Kinney urged caution about making any premature announcements until thorough testing can be done. He will coordinate the tests, financed by Parker Aerospace and conducted as soon as possible. None of the tests will likely provide absolute proof that an artifact came from the Earhart plane, but Kinney, Spink and antique aircraft expert Jim Hayton all believe the aluminum plate and airwheel dust cover found by Spink in previous trips to the Endrikens were probably from the Electra.
Kinney also interviewed some native Marshallese he called “knowledgeable locals” in the Mili Atoll area, and says he “confirmed there were no aircraft wrecks on any of the nearby islands stretching out for at least ten miles” during or before the war years, with only one exception. This supports his earlier research, and makes the possibilities even stronger that one or more of the artifacts’ came from the Earhart plane.
“We also got some Japanese aircraft samples we picked up on Mili Island to compare the aluminum we got from our island,” Kinney wrote, adding that “everything has been cleared by the Marshallese government. I wrote up a release and the President signed it as well as the Historic Preservation Office Manager. Everything is legal.”

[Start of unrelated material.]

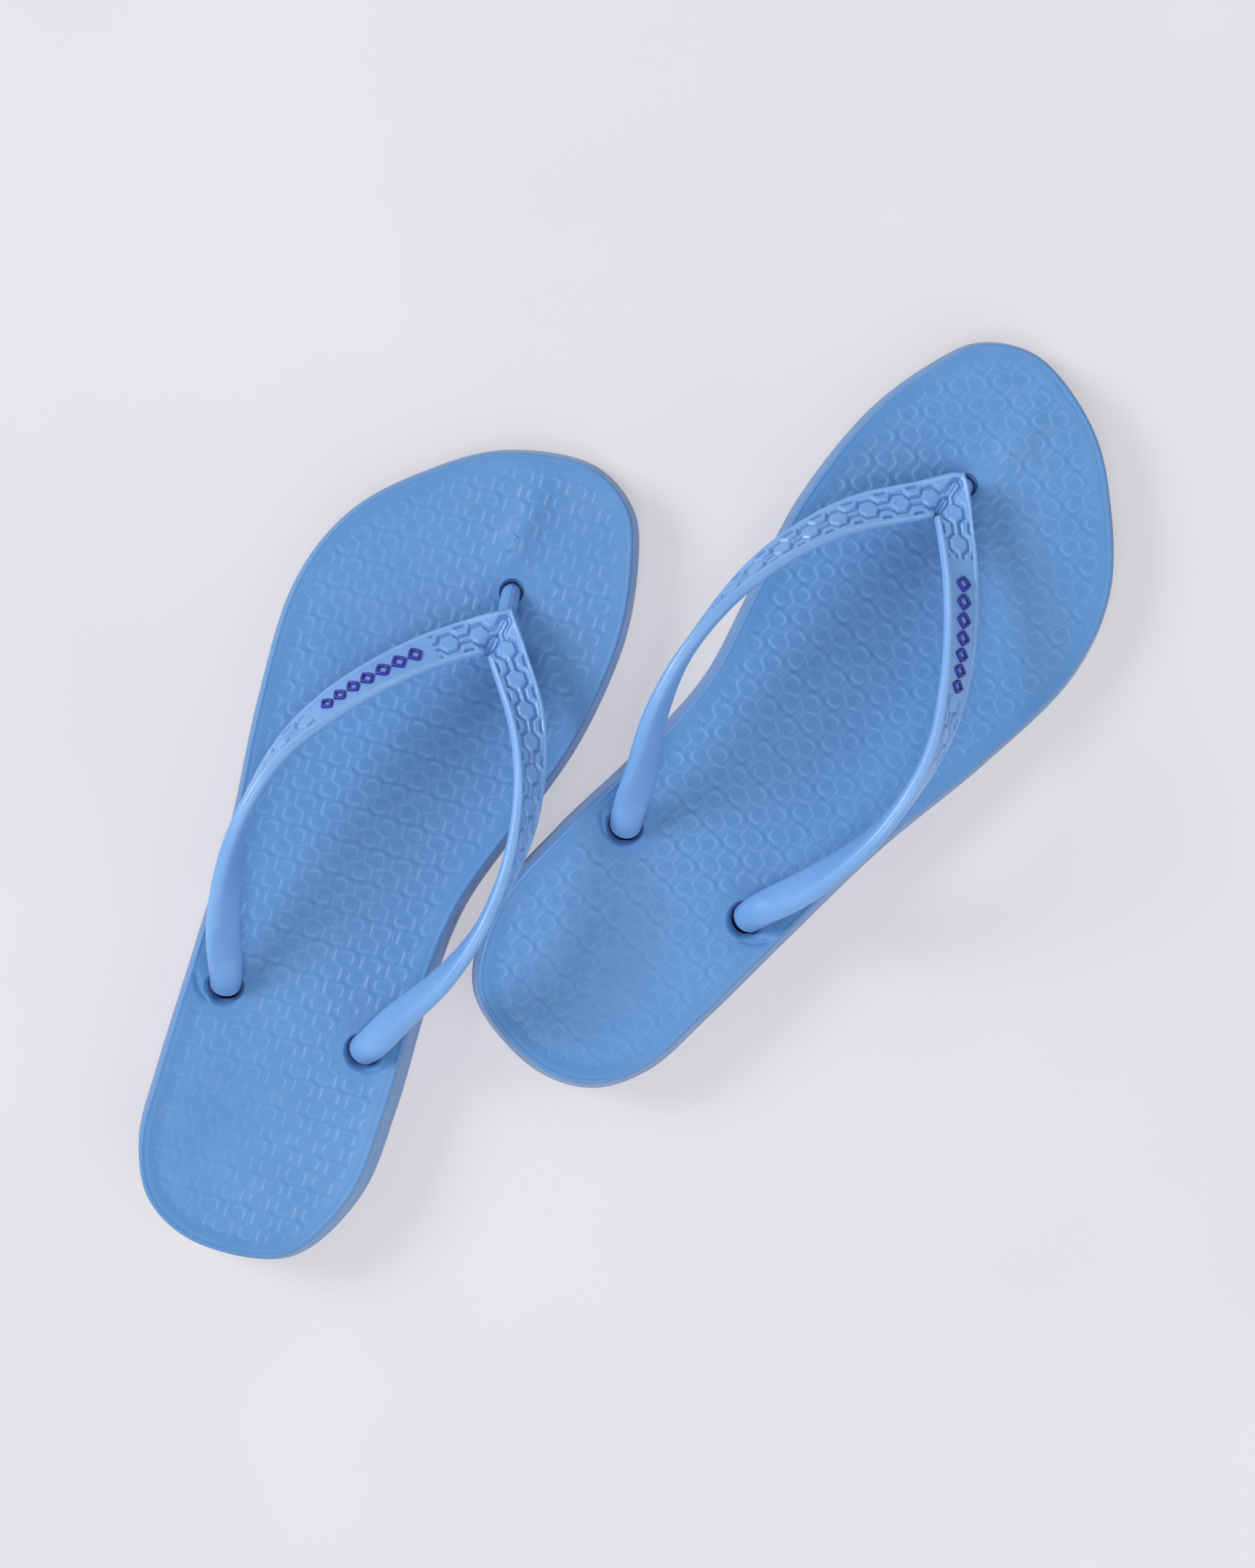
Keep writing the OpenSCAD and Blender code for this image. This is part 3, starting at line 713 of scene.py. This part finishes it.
def build_arm(arm, hand, side):
    """Rings of points down an arm from the V, with their marks: pale edges of rubbing and painted
    highlight, and painted shade in the grooves.
    """
    i_fine, length = arm_lengths(arm, SETTLE[side])
    s = np.linspace(0, length[-1], int(length[-1] / RING_SPACING))
    i = np.interp(s, length, i_fine)
    c, across, face, along, square_on, wide, thick, finger = arm_frames(arm, i, hand, side)

    def run_out(run):
        """0 up to run[0] before the arm's end, and 1 from run[1] further on."""
        return smooth((s - s[-1] + run[0]) / run[1])[:, None]

    blend = smooth(finger / FINGER_FULL_AT)[:, None]
    x, top = (row[None] for row in section_ring())
    ax = np.abs(x)
    # The ribbon's section, flat in front with rounded rims, and the finger's oval one
    beyond = np.clip(ax - FLAT_HALF, 0, 1) / (0.5 - FLAT_HALF)
    rim = WIDEST + (0.5 - WIDEST) * np.sqrt(np.clip(1 - beyond ** 2, 0, 1))
    under = WIDEST - (0.5 + WIDEST) * np.clip(1 - (2 * ax) ** 3, 0, 1) ** BACK_POWER
    power = mix(FINGER_POWER, 1, run_out(OVAL_RUN))
    oval = 0.5 * np.clip(1 - (2 * ax) ** (2 / power), 0, 1) ** (power / 2)
    oval = oval * np.where(top, 1, -mix(1, TIP_BULGE, run_out(BULGE_RUN)))
    y = mix(np.where(top, rim, under), oval, blend)
    run = x * wide[:, None] * mix(1, TIP_TAPER, run_out(NARROW_RUN))
    base = c[:, None] + across[:, None] * run[..., None]
    # Places on the ribbon as the relief measures them
    slant = (across * along).sum(1)[:, None]
    square = (across * square_on).sum(1)[:, None]
    mitre = unit(MITRE)
    h = (base - c[0]) @ mitre
    q = np.linalg.norm((base - c[0])[..., :2] - h[..., None] * mitre[:2], axis=-1)
    # The relief's depth, its pale edge marks of rubbing and painted highlight, and its painted
    # groove shade
    marks = ribbon_relief(s[:, None] + run * slant, run * square, h, q, hand > 0)
    depth, edge, groove = (np.where(top, mark, 0) for mark in marks)
    # A fine flash line on the outermost point of both edges, where the mould's halves met
    flash = np.where(ax > 0.4995, FLASH_W, 0) * np.sign(x)
    points = (base + across[:, None] * flash[..., None]
              + face[:, None] * (y * thick[:, None] - depth)[..., None])
    # A pale line along each rim of the face: painted highlight and rubbing
    rim_mark = np.exp(-((ax - RIM_MARK_AT) / RIM_MARK_W) ** 2) * top * (1 - blend)
    return points, np.clip(edge + 0.8 * rim_mark + 2 * np.abs(flash), 0, 1), groove


def shank(at, turn, hand):
    """The finger's last ring, inside its plug."""
    across = np.array([math.cos(turn), math.sin(turn), 0]) * hand
    face = np.array([-math.sin(turn), math.cos(turn), 0])
    x, top = section_ring()
    y = 0.5 * np.sqrt(np.clip(1 - (2 * x) ** 2, 0, 1)) * np.where(top, 1, -TIP_BULGE)
    centre = np.array([at[0], at[1], PLUG_Z + PLUG_T / 2])
    oval = np.outer(x * FINGER_W * TIP_TAPER, across) + np.outer(y * FINGER_T, face)
    return (centre + oval)[None]


def plug(at, side):
    """A solid of revolution from the plug's profile, bottom to top."""
    rings = [np.c_[circle(at, r), np.full(ROUND_N, PLUG_Z + z)] for r, z in PLUG_PROFILE]
    return capped_tube("plug", np.array(rings), side)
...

As has usually been the case when Earhart searches are undertaken by TIGHAR, Nauticos and others, the media has enthusiastically informed the public about the great adventure. These same news agencies have invariably failed to publish follow-ups when the searches fail to deliver. Much the same is the case here, though on a far smaller scale; nothing about the search has been published to date by Yahoo! News or any other media outlet, though Spink says he will be talking to a local newspaper soon, and other possible media exposure may be forthcoming.
Readers of this blog can be sure that this reporter will do all that he can to keep them informed about any news in what might be properly called “the postmodern” search for Amelia Earhart.